Of all the generations, the baby boomers have perhaps been the most discussed and dissected. Who hasn’t seen images of them slogging through the mud in Vietnam or slogging through the mud at Woodstock? And who hasn’t acclaimed or blamed them for every financial peak and bubble that’s occurred over the past 25 years?

But Leitz says there’s even more to dig into when discussing the boomers’ habits. Particularly, we can look more deeply into their buying behavior.

Many boomers are in a bind, which is causing them more problems than they’d expected when they began their careers. Their model was their parents — the Silent Generation. The boomers grew up in single-income homes. Dad worked; mom ran the house. Dad worked at the same company his entire career, retired with the girl, the gold watch and a big, fat pension.

Using that as a model, too many boomers have had to battle against the current. Their lives haven’t taken the same course as Dad’s. The boomers lived in two-income homes, which is good. But too often their relationships ended in divorce, which was a blow both emotionally and financially.

Sandwich Generation

On top of that, says Leitz, too many of them don’t have that pot of gold waiting for them at the end of retirement. “They had assumptions based on their parents’ generation,” says Leitz. The problem is the situations changed. You could say, the world changed, too.

For sure, the buying patterns and the lifestyles changed. “In the Silent Generation you didn’t have two cars. Now you have at least one car per adult in the household. If you don’t, people think you’re on food stamps.”

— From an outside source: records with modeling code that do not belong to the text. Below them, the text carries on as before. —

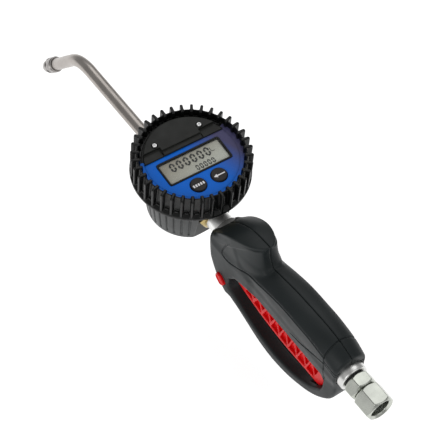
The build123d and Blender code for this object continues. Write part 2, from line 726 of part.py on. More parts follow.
def make_tip_sleeve():
    """The part that is turned by hand to open or close the spout."""
    z0 = 6.4
    profile = [(6.65, z0), (TIP_R, z0), (TIP_R, z0 + 8.6), (6.9, z0 + 11.6), (6.1, z0 + 17.5),
               (4.6, z0 + 21.2), (3.4, z0 + 22.2), (3.4, z0 + 20.0), (4.5, z0 + 17.0),
               (4.5, z0 + 9.0), (6.65, z0 + 8.6)]
    sleeve = turned_z(profile)
    for k in range(6):
        flat = box_between((6.95, -10, z0 + 3.0), (12, 10, z0 + 8.0))
        sleeve -= Rot(0, 0, 60 * k) * flat
    return tip_place(TIP_START) * sleeve


def make_tip_poppet():
    """Cone that closes the mouth of the sleeve, on a stem guided by the tip body."""
    profile = [(0, 10.5), (POPPET_STEM_R, 10.5), (POPPET_STEM_R, 20.5), (3.9, 21.5), (3.9, 23.0),
               (3.1, 25.9), (2.0, 28.2), (0, 28.8)]
    return tip_place(TIP_START) * turned_z(profile)


# ---------------------------------------------------------------- write every node
left_cover, right_cover = make_covers()
NODES = {
    "swivel_nut": make_swivel_nut(),
    "swivel_stem": make_swivel_stem(),
    "inlet_strainer": make_inlet_strainer(),
    "inlet_o_ring": o_ring(Pos(37.0, 0, 0) * Rot(0, 90, 0), 9.1, 1.0),
    "inlet_collar": make_inlet_collar(),
    "valve_body": make_valve_body(),
    "valve_bonnet": make_valve_bonnet(),
    "valve_seat": make_valve_seat(),
    "valve_stem": make_valve_stem(),
    "stem_gland": make_stem_gland(),
    "valve_spring": make_valve_spring(),
    "left_cover": left_cover,
    "right_cover": right_cover,
    "handle_screws": make_handle_screws(),
    "trigger": make_trigger(),
    "trigger_pin": cyl_y(PIVOT_PIN_R, -13, 13, *PIVOT),
    "trigger_spring": make_trigger_spring(),
    "lock_button": make_lock_button(),
    "outlet_collar": make_outlet_collar(),
    "port_adapter": make_port_adapter(),
    "meter_body": make_meter_body(),
    "metering_gear_a": make_metering_gear(1),
    "metering_gear_b": make_metering_gear(-1),
    "gear_magnets": make_gear_magnets(),
    "gear_shafts": make_gear_shafts(),
    "chamber_cover": make_chamber_cover(),
    "chamber_screws": make_chamber_screws(),
    "chamber_seal": make_chamber_seal(),
    "display_housing": make_display_housing(),
    "circuit_board": make_circuit_board(),
    "battery": make_battery(),
    "battery_cover": make_battery_cover(),
    "battery_cover_screws": make_battery_cover_screws(),
    "label_plate": make_label_plate(),
    "lcd_bezel": make_lcd_bezel(),
    "lcd_module": make_lcd_module(),
    "lcd_window": make_lcd_window(),
    "total_button": make_button(1),
    "reset_button": make_button(-1),
    "rubber_boot": make_rubber_boot(),
    "union_nut": make_union_nut(),
    "ferrule": make_ferrule(),
    "spout_tube": make_spout_tube(),
    "tip_body": make_tip_body(),
    "tip_sleeve": make_tip_sleeve(),
    "tip_poppet": make_tip_poppet(),
}

for name, shape in NODES.items():
    export_step(shape, f"parts/{name}.step")
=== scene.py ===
"""Metered oil control gun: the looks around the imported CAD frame.

Lengths in the shape functions are millimetres in the row frame (+X with the oil flow, +Z out of the
display, origin in the mouth of the swivel nut); they become metres when a mesh is made.
"""
import json
import math

import bpy
import numpy as np
from mathutils import Matrix, Vector


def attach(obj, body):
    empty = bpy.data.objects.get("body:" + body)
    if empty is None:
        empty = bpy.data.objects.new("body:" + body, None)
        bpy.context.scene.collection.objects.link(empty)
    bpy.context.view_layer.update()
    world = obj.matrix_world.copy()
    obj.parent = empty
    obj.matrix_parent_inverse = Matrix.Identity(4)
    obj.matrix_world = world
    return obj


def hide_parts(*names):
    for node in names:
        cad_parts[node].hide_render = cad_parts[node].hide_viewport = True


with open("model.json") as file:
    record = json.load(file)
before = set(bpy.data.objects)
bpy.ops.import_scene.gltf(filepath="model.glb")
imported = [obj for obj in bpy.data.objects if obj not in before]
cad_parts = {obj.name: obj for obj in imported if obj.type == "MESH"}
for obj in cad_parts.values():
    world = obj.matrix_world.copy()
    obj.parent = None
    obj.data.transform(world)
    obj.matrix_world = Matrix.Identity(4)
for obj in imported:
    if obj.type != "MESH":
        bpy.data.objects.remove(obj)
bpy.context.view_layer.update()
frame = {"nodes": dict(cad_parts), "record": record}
MM = 0.001

# ---------------------------------------------------------------- driving dimensions, as in the CAD
METER_X = 281.0
DISPLAY_TURN = math.radians(-3.2)
LABEL_Z = 43.4
PIVOT = (199.0, -25.0)
LOCK = (203.5, -37.5)
LOCK_ANGLE = 35
VALVE_X = 176.0


# ---------------------------------------------------------------- distance fields
def smin(a, b, k):
    """Smooth union of two distances, with a fillet of about k."""
    h = np.maximum(k - np.abs(a - b), 0.0) / k
    return np.minimum(a, b) - h * h * k * 0.25


def smax(a, b, k):
    """Smooth intersection of two distances, with a rounding of about k."""
    return -smin(-a, -b, k)


def rounded_pair(a, b, r):
    """Intersection of two perpendicular distances with a true radius r along the edge."""
    outside = np.hypot(np.maximum(a + r, 0.0), np.maximum(b + r, 0.0))
    return outside + np.minimum(np.maximum(a, b) + r, 0.0) - r


def bar_distance(p, axis, centre, radius, low, high, r=0.6):
    """A round bar along one axis (0, 1 or 2); centre gives the two other coordinates."""
    others = [i for i in range(3) if i != axis]
    round_d = np.hypot(p[others[0]] - centre[0], p[others[1]] - centre[1]) - radius
    end_d = np.abs(p[axis] - (low + high) / 2) - (high - low) / 2
    return rounded_pair(round_d, end_d, r)


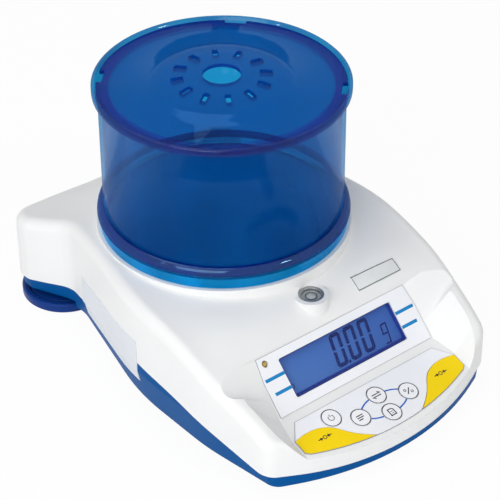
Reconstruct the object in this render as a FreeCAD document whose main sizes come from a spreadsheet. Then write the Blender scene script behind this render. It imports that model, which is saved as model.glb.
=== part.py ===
import FreeCAD, Part
import math
import os
import Sketcher
from FreeCAD import Placement, Rotation, Vector

# Portable precision balance: a white upper case on a blue base, a round pan under a blue draft shield
# with a vented lid, a sloping display and a keypad in front, and two screw feet at the back.
# Frame: +Z up, +X to the operator's right, the front towards -Y, the origin on the table under the middle.
# Lengths are in millimetres.

SIZES = {
    # The case seen from above: a front arc, rounded front corners, straight flanks, a waist and two rear lobes.
    "front_radius": 146.4,
    "front_centre_y": 21.15,
    "front_tangent_x": 60.0,
    "corner_x": 75.0,
    "corner_radius": 11.0,
    "shoulder_x": 81.9,
    "shoulder_y": -61.25,
    "hip_x": 83.0,
    "hip_y": -4.25,
    "flank_radius": 150.0,
    "waist_x": 63.0,
    "waist_y": 77.75,
    "waist_radius": 22.0,
    "lobe_x": 75.0,
    "lobe_y": 102.75,
    "lobe_side_radius": 8.0,
    "rear_y": 119.75,
    "lobe_corner_radius": 12.5,
    # The white shell and the raised surround of the pan.
    "case_wall": 2.5,
    "ridge_radius": 6.0,
    "pan_y": 20.75,
    "surround_margin": 0.5,
    "deck_top": 70.0,
    "deck_hole_radius": 12.0,
    "post_radius": 4.5,
    "front_post_x": 61.0,
    "front_post_y": -78.75,
    "rear_post_x": 55.0,
    "rear_post_y": 55.25,
    "seam_gap": 0.3,
    # The blue base.
    "base_bottom": 4.0,
    "base_floor": 2.5,
    "base_wall": 2.5,
    "base_flush_z": 24.0,
    "base_flush_inset": 0.1,
    "base_front_inset": 1.2,
    "base_flank_inset": 4.5,
    "base_rear_inset": 2.2,
    "screw_pad_radius": 6.5,
    "screw_pad_rise": 1.5,
    # Fasteners.
    "fit_gap": 0.05,
    "screw_radius": 1.45,
    "screw_head_radius": 3.0,
    "screw_head_height": 1.8,
    "screw_grip": 10.0,
    "cell_screw_radius": 2.45,
    "cell_screw_head_radius": 4.3,
    "cell_screw_head_height": 2.2,
    "cell_screw_reach": 9.0,
    "board_screw_radius": 1.2,
    "board_screw_head_radius": 2.7,
    "board_screw_head_height": 1.8,
    "board_screw_reach": 11.0,
    # Feet.
    "foot_x": 52.0,
    "foot_y": 100.75,
    "foot_radius": 24.5,
    "foot_height": 5.5,
    "foot_edge": 0.8,
    "foot_groove_radius": 20.0,
    "foot_groove_width": 1.6,
    "foot_pocket_gap": 1.0,
    "foot_pocket_top": 8.5,
    "foot_boss_radius": 7.0,
    "foot_boss_height": 15.0,
    "insert_radius": 4.5,
    "insert_length": 12.0,
    "stud_radius": 3.0,
    "stud_seat": 2.0,
    "stud_length": 22.0,
    "front_foot_x": 55.0,
    "front_foot_y": -88.75,
    "front_foot_radius": 6.5,
    # Sloping display and keypad: the two planes meet at the crease.
    "crease_y": -89.45,
    "crease_z": 26.7,
    "display_tilt": 45.0,
    "keypad_tilt": 15.0,
    "recess_rise": 30.0,
    "film_thickness": 0.4,
    "film_top_half": 49.5,
    "film_middle_half": 51.2,
    "film_top": 32.4,
    "film_middle": 20.0,
    "film_bottom": 1.0,
    "window_half_width": 37.7,
    "window_low": 6.2,
    "window_high": 27.9,
    "window_thickness": 1.5,
    "window_gap": 0.3,
    "lcd_margin": 3.0,
    "lcd_thickness": 2.7,
    "backlight_thickness": 3.4,
    "board_thickness": 1.6,
    "display_board_half": 48.0,
    "led_x": -45.6,
    "led_up": 28.8,
    "led_radius": 1.5,
    "led_hole_gap": 0.4,
    # Keypad, in its own plane: across, and down from the crease.
    "keypad_top_half": 46.7,
    "keypad_top": -4.8,
    "keypad_side_half": 54.2,
    "keypad_side_top": -14.4,
    "keypad_side_low": -22.3,
    "keypad_low_half": 52.0,
    "keypad_low": -24.2,
    "keypad_front": -33.4,
    "keypad_film": 0.5,
    "key_radius": 5.3,
    "key_gap": 0.25,
    "key_lift": 0.1,
    "key_length": 3.5,
    "key_travel": 0.4,
    "key_clearance": 0.3,
    "switch_radius": 3.0,
    "switch_height": 1.0,
    "zero_key_x": 39.5,
    "zero_key_down": -20.0,
    "zero_cap_depth": 0.4,
    "zero_stem_radius": 3.0,
    "keypad_board_half": 48.0,
    "keypad_board_top": -5.5,
    "keypad_board_side": -23.0,
    "keypad_board_low_half": 27.0,
    "keypad_board_low": -30.0,
    "keypad_post_inset": 3.0,
    # Spirit level.
    "level_x": -2.4,
    "level_y": -54.0,
    "level_top": 61.5,
    "level_boss_radius": 9.25,
    "level_radius": 6.7,
    "level_depth": 7.0,
    "level_wall": 1.5,
    "level_floor": 2.0,
    # Draft shield and lid.
    "shield_lift": 0.3,
    "shield_pan_gap": 2.0,
    "shield_wall": 2.0,
    "skirt_overhang": 2.1,
    "flange_overhang": 3.5,
    "flange_top": 78.3,
    "flange_height": 1.6,
    "rim_overhang": 3.0,
    "rim_wall": 1.8,
    "rim_top": 154.2,
    "rim_height": 4.1,
    "lid_gap": 0.3,
    "lid_edge_gap": 0.6,
    "lid_thickness": 2.0,
    "dome_radius": 39.0,
    "dome_rise": 5.2,
    "lid_hole_radius": 10.0,
    "vent_ring_radius": 23.0,
    "vent_length": 6.5,
    "vent_width": 3.0,
    "notch_width": 11.4,
    "notch_depth": 3.0,
    # Weighing pan and what carries it.
    "pan_radius": 60.0,
    "pan_top": 77.4,
    "pan_thickness": 1.2,
    "pan_lip": 3.4,
    "pan_hub_wall": 3.2,
    "pan_hub_depth": 4.7,
    "pan_hub_gap": 0.3,
    "support_post_radius": 9.0,
    "support_half_width": 9.0,
    "support_thickness": 6.0,
    "support_foot": 1.5,
    "support_travel_gap": 0.45,
    # Load cell.
    "cell_length": 80.0,
    "cell_half_width": 7.5,
    "cell_bottom": 16.0,
    "cell_height": 22.0,
    "cell_end": 20.0,
    "cell_hole_radius": 6.5,
    "cell_hole_spacing": 20.0,
    "mount_half_width": 14.0,
    "mount_pad_top": 9.0,
    "stop_radius": 2.5,
    "stop_gap": 0.8,
    "stop_boss_radius": 5.0,
    "stop_boss_height": 5.0,
    # Electronics and battery.
    "main_board_half": 38.0,
    "main_board_front": 69.25,
    "main_board_back": 111.25,
    "main_board_bottom": 20.0,
    "board_post_radius": 3.6,
    "board_post_inset": 5.0,
    "chip_height": 3.0,
    "capacitor_height": 9.0,
    "jack_x": -18.0,
    "jack_half_width": 4.5,
    "jack_height": 11.0,
    "jack_depth": 13.5,
    "jack_radius": 4.2,
    "jack_bore_radius": 2.9,
    "port_x": 14.0,
    "port_half_width": 6.0,
    "port_height": 10.8,
    "port_depth": 17.0,
    "socket_gap": 0.3,
    "cell_pack_radius": 6.9,
    "cell_pack_length": 50.0,
    "cell_pack_pitch": 14.0,
    "bay_front": -78.25,
    "bay_half_width": 28.0,
    "cover_gap": 0.3,
    "cover_thickness": 2.2,
    "ribbon_left": 30.5,
    "ribbon_width": 14.0,
    "ribbon_thickness": 0.8,
    # Labels.
    "label_thickness": 0.35,
    "plate_left": 24.0,
    "plate_width": 29.5,
    "plate_front": -61.6,
    "plate_depth": 7.2,
    "sticker_front": -9.75,
    "sticker_back": 60.0,
    "sticker_low": 17.0,
    "sticker_high": 38.5,
    "sticker_slant": -4.8,
}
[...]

These days, the boomers are getting squeezed in another way their parents never did. “They’re the Sandwich Generation,” says Leitz. “They’re taking care of aging parents and still supporting their children as well.”

She says this dual role leaves boomers in conflict. They want to take care of their own retirement plan, but they want their parents and their kids to be OK, too.

But not all is bad news for the boomer generation. First of all, they’re living longer, which, depending on how you look at it, could be a good or a bad thing. “When the first boomers were born the average lifespan was in the 60s. Now, baby boomers can live to 100 or close to it. So it’s easy to work 30-40 years to then live for another 30-40 years.”

With all that time in front of them, many boomers Leitz works with are forgoing that cliff dive approach to retirement. Many are working part time or taking on consulting work. For others, they’re having a light bulb go off about their retirement years and how they can achieve the lifestyle that want to reach.

“Since 2008, I’m seeing more and more boomers that are saying, ‘y’know, I need to save.’ It’s amazing how many boomers are having me run a plan with Social Security and without it. They’re not sure if it’ll be there for them, but they want to be prepared either way.”